Michael was a historian, businessman and passionate believer that South Africa benefits when business and government work well together. He was often in the middle of forging that relationship.

When appointed out of academia to look after public affairs at Anglo American by chairman Gavin Relly, one of his first tasks was to attend PW Botha’s infamous Rubicon speech in 1985 that dashed the hopes that the Botha government would reform. Five years later he became deputy chairman of the Consultative Business Form, a group of business leaders formed to engage with Cosatu and the United Democratic Front and ultimately the new leadership through Codesa. He was known for his incisive analysis of the trade-offs required between opposed counterparts and was not afraid to speak truth to power, often leaving many of his political counterparts quite uncomfortable. But he knew when discomfort was entirely appropriate and would stand firm.
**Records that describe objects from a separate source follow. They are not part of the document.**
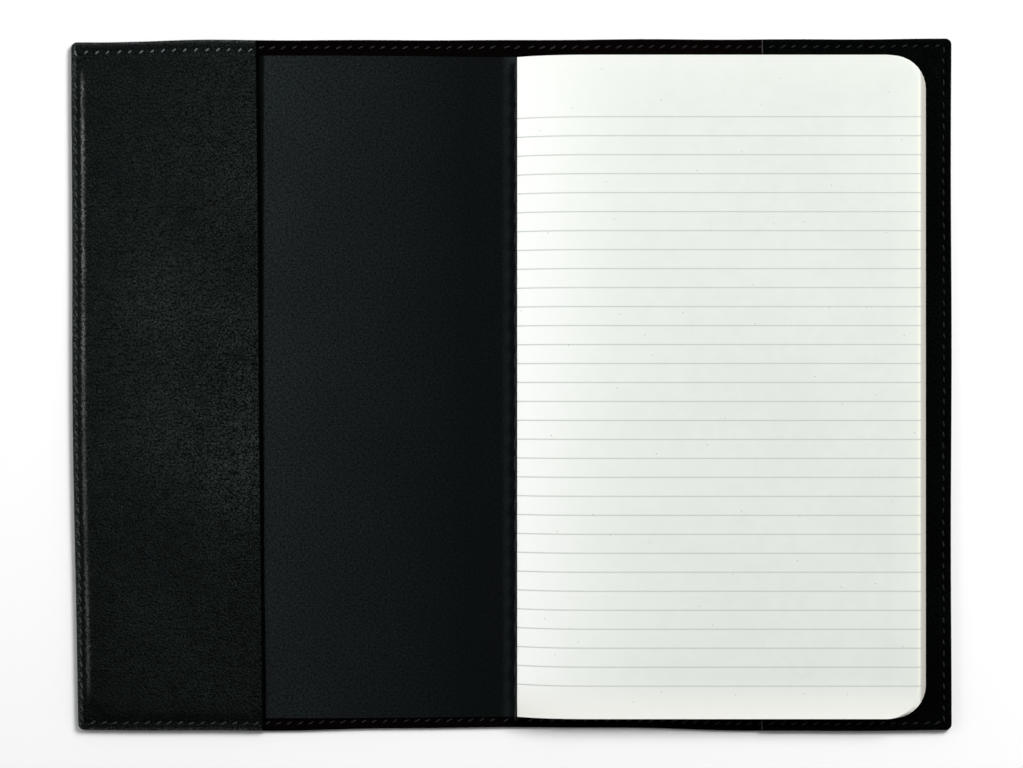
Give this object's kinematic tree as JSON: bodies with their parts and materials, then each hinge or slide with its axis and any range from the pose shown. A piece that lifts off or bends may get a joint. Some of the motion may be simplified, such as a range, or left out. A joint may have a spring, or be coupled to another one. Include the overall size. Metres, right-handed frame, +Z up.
{
  "type": "pocket notebook",
  "caption": "Black leather notebook cover lying open, holding a sewn notebook of ruled, round-cornered leaves in its pockets.",
  "frame": {"origin": "on the table, under the middle of the leather spine's width and height, with the cover lying open", "axes": "+X across the spread from the spine towards the ruled leaves, +Y up the page towards its head, +Z up from the table"},
  "size_m": [0.2768, 0.218, 0.0065],
  "materials": {
    "leather": "soft satin grain",
    "lining_leather": "matte",
    "card": "matte",
    "paper": "uncoated writing paper",
    "thread": "waxed thread"
  },
  "bodies": {
    "notebook": {"card_back": "card", "sewing_thread": "thread"},
    "cover_back": {"leather_back": "leather", "lining_back": "lining_leather", "pocket_flap_back": "leather", "seam_thread_back": "thread"},
    "cover_spine": {"leather_spine": "leather", "lining_spine": "lining_leather", "card_spine": "card", "seam_thread_spine_top": "thread", "seam_thread_spine_bottom": "thread"},
    "cover_front": {"leather_front": "leather", "lining_front": "lining_leather", "pocket_flap_front": "leather", "card_front": "card", "seam_thread_front": "thread"},
    "leaves_31_40": {"leaf_31": "paper", "leaf_32": "paper", "leaf_33": "paper", "leaf_34": "paper", "leaf_35": "paper", "leaf_36": "paper", "leaf_37": "paper", "leaf_38": "paper", "leaf_39": "paper", "leaf_40": "paper"},
    "leaves_21_30": {"leaf_21": "paper", "leaf_22": "paper", "leaf_23": "paper", "leaf_24": "paper", "leaf_25": "paper", "leaf_26": "paper", "leaf_27": "paper", "leaf_28": "paper", "leaf_29": "paper", "leaf_30": "paper"},
    "leaves_11_20": {"leaf_11": "paper", "leaf_12": "paper", "leaf_13": "paper", "leaf_14": "paper", "leaf_15": "paper", "leaf_16": "paper", "leaf_17": "paper", "leaf_18": "paper", "leaf_19": "paper", "leaf_20": "paper"},
    "leaves_05_10": {"leaf_05": "paper", "leaf_06": "paper", "leaf_07": "paper", "leaf_08": "paper", "leaf_09": "paper", "leaf_10": "paper"},
    "leaf_04_body": {"leaf_04": "paper"},
    "leaf_03_body": {"leaf_03": "paper"},
    "leaf_02_body": {"leaf_02": "paper"},
    "leaf_01_body": {"leaf_01": "paper"}
  },
  "joints": [
    {"name": "cover_slide", "type": "slide", "parent": "notebook", "child": "cover_back", "axis": [-1, 0, 0], "range_m": [0, 0.0039]},
    {"name": "cover_fold", "type": "hinge", "parent": "cover_back", "child": "cover_front", "pos_m": [0, 0, 0.00455], "axis": [0, 1, 0], "range_deg": [0, 179.5]},
    {"name": "spine_fold", "type": "hinge", "parent": "cover_back", "child": "cover_spine", "pos_m": [0.00405, 0, 0.0005], "axis": [0, 1, 0], "range_deg": [0, 90]},
    {"name": "turn_leaves_31_40", "type": "hinge", "parent": "notebook", "child": "leaves_31_40", "pos_m": [0.00174, 0, 0.00449], "axis": [0, 1, 0], "range_deg": [-180, 0]},
    {"name": "turn_leaves_21_30", "type": "hinge", "parent": "leaves_31_40", "child": "leaves_21_30", "pos_m": [0.00174, 0, 0.00449], "axis": [0, 1, 0], "range_deg": [-180, 0]},
    {"name": "turn_leaves_11_20", "type": "hinge", "parent": "leaves_21_30", "child": "leaves_11_20", "pos_m": [0.00174, 0, 0.00449], "axis": [0, 1, 0], "range_deg": [-180, 0]},
    {"name": "turn_leaves_05_10", "type": "hinge", "parent": "leaves_11_20", "child": "leaves_05_10", "pos_m": [0.00174, 0, 0.00449], "axis": [0, 1, 0], "range_deg": [-180, 0]},
    {"name": "turn_leaf_04", "type": "hinge", "parent": "leaves_05_10", "child": "leaf_04_body", "pos_m": [0.00174, 0, 0.00449], "axis": [0, 1, 0], "range_deg": [-180, 0]},
    {"name": "turn_leaf_03", "type": "hinge", "parent": "leaf_04_body", "child": "leaf_03_body", "pos_m": [0.00174, 0, 0.00449], "axis": [0, 1, 0], "range_deg": [-180, 0]},
    {"name": "turn_leaf_02", "type": "hinge", "parent": "leaf_03_body", "child": "leaf_02_body", "pos_m": [0.00174, 0, 0.00449], "axis": [0, 1, 0], "range_deg": [-180, 0]},
    {"name": "turn_leaf_01", "type": "hinge", "parent": "leaf_02_body", "child": "leaf_01_body", "pos_m": [0.00174, 0, 0.00449], "axis": [0, 1, 0], "range_deg": [-180, 0]}
  ],
  "couplings": [
    {"joint": "spine_fold", "follows": "cover_fold", "ratio": 0.5},
    {"joint": "cover_slide", "follows": "cover_fold", "m_per_rad": 0.0012414}
  ]
}
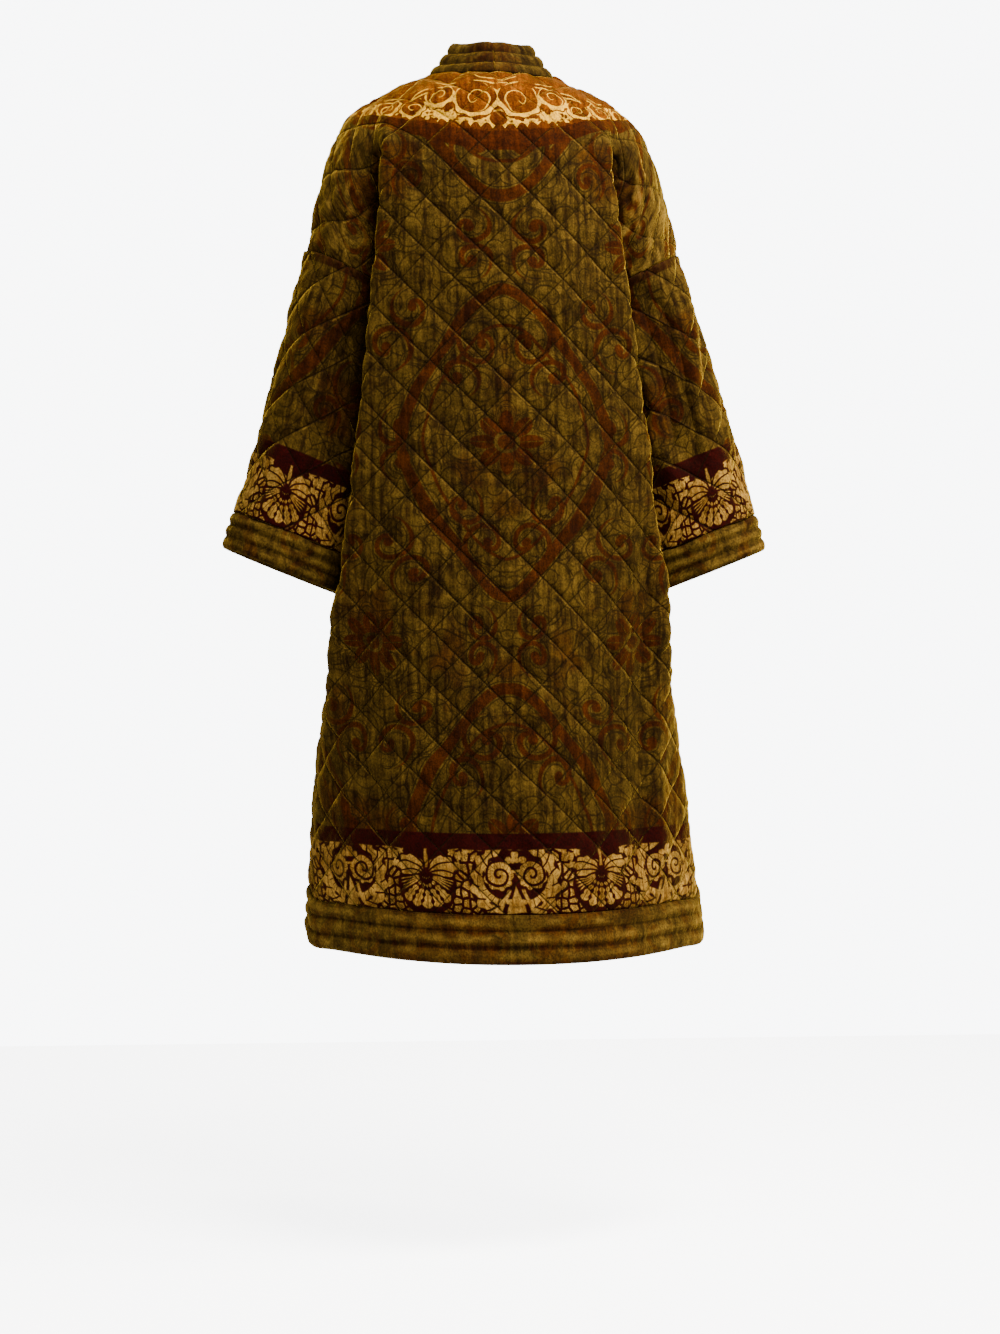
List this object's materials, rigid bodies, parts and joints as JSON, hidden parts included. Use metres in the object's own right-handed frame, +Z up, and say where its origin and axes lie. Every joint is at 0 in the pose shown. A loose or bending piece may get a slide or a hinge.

He later played pivotal roles in SA Tourism and Brand SA, marketing the country to the world. Michael was a keen advocate of the potential that business has to generate employment and ultimately eliminate poverty and he persisted throughout his career in engaging government to make the case for a positive environment in which business could thrive.

Despite officially retiring in 2015 when he stepped down as chairman of Anglo American South Africa, he remained a tireless advocate for the country. He was a prolific communicator to the end. I really appreciated getting messages of support and comments, unsolicited, from him in my email inbox in response to various public stances BLSA took. I know many others across our society similarly benefited from Michael’s regular emails and WhatsApp messages of encouragement and support.

Many business leaders have commented over the last few days on the profound contribution that Michael made to this country. His legacy is clear in BLSA as well as many other organisations. My condolences to his wife Irene and sons Nicholas and Simon.